Even so, the concept of pagination structure remains vital. Your focus should now be on:

  • Ensuring consistent internal linking.
  • Maintaining a logical, crawlable path between pages.
  • Managing canonicalization correctly.

Canonical Tags in Paginated Series

One of the biggest pagination mistakes is pointing every paginated page’s canonical tag back to page 1.

That tells Google to treat all subsequent pages as duplicates — which can lead to loss of valuable indexed content (like product variants or blog archives).

Correct practice:

  • Each paginated page should self-canonicalize — meaning Page 2 canonicals to itself, not Page 1.
  • Only use a canonical to Page 1 when subsequent pages truly repeat content (rare in real-world pagination).

This ensures Google indexes all pages individually while understanding they belong to a continuous set.

Best Practices for SEO-Friendly Pagination

  1. Use clear URL patterns:
    Example: /blog/page/1/ /blog/page/2/ /blog/page/3/

    Keep them logical and crawlable.

  2. Optimize titles and descriptions: Add pagination context without keyword stuffing.Example:

    “SEO Case Studies (Page 2)” instead of “Duplicate SEO Case Studies”

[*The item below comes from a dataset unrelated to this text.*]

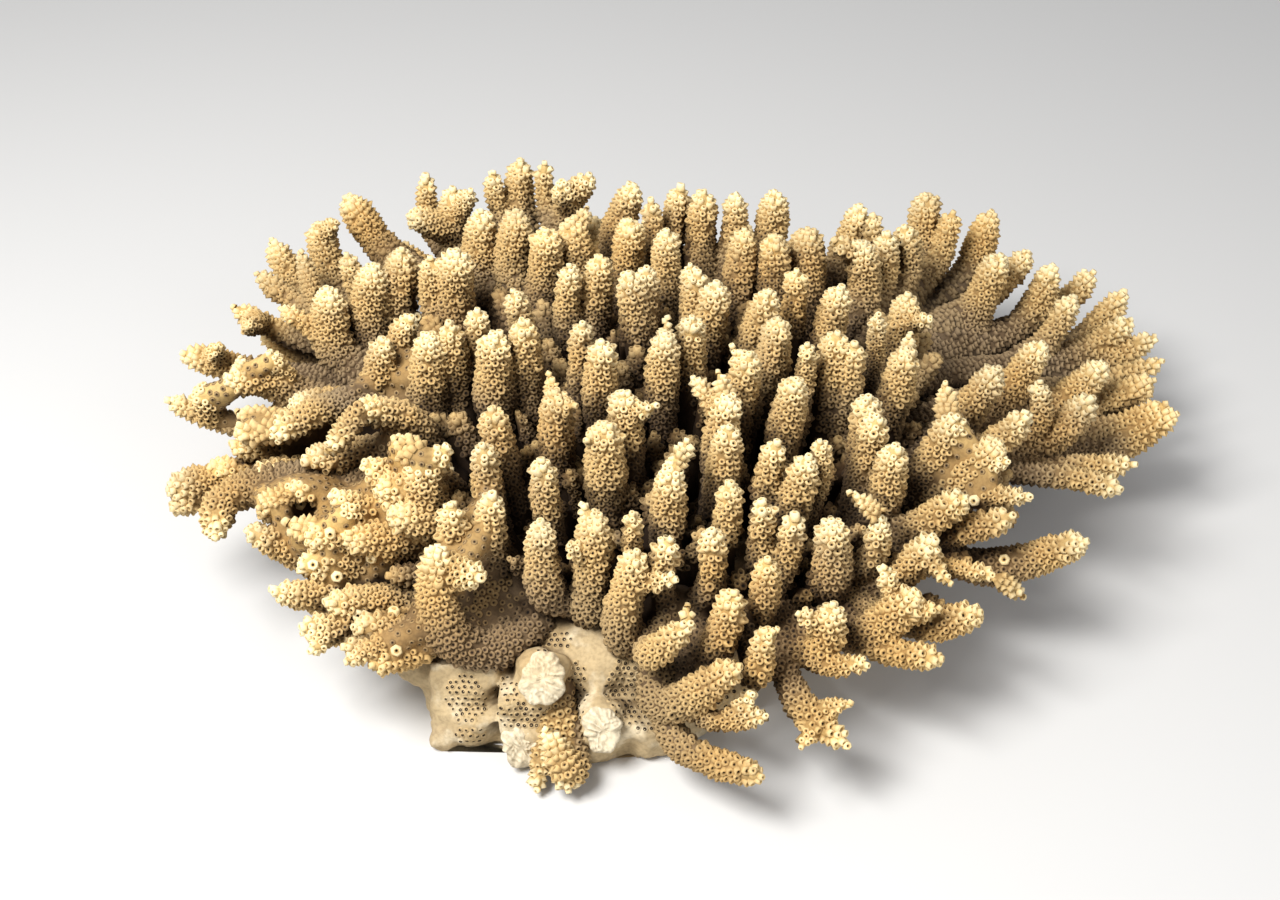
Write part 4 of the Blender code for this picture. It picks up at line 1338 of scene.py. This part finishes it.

  3. Include strong internal links:
    – Link back to Page 1 or key category pages from later pages.
    – Add “View All” pages if performance allows — ideal for smaller datasets.
  4. Control crawl depth:
    -Avoid linking to Page 10 from your homepage.
    – Maintain structured navigation that crawlers can follow sequentially.
  5. Use canonical + structured data together: Self-canonicalize, and use breadcrumb schema to reinforce hierarchy.

Common Mistakes to Avoid

  1. Canonical to Page 1 everywhere: Causes loss of deep content visibility.
  2. Infinite scroll without crawlable pagination: Makes deep content inaccessible.
  3. Duplicated meta titles/descriptions: Confuses users and search engines.

Final Thoughts

Pagination doesn’t have to be an SEO nightmare. The key is clarity and consistency — give crawlers a predictable structure, keep URLs clean, and ensure each page adds value.

Handle your canonical tags wisely, link pages thoughtfully, and you’ll maintain strong crawl efficiency without splitting ranking power across your series.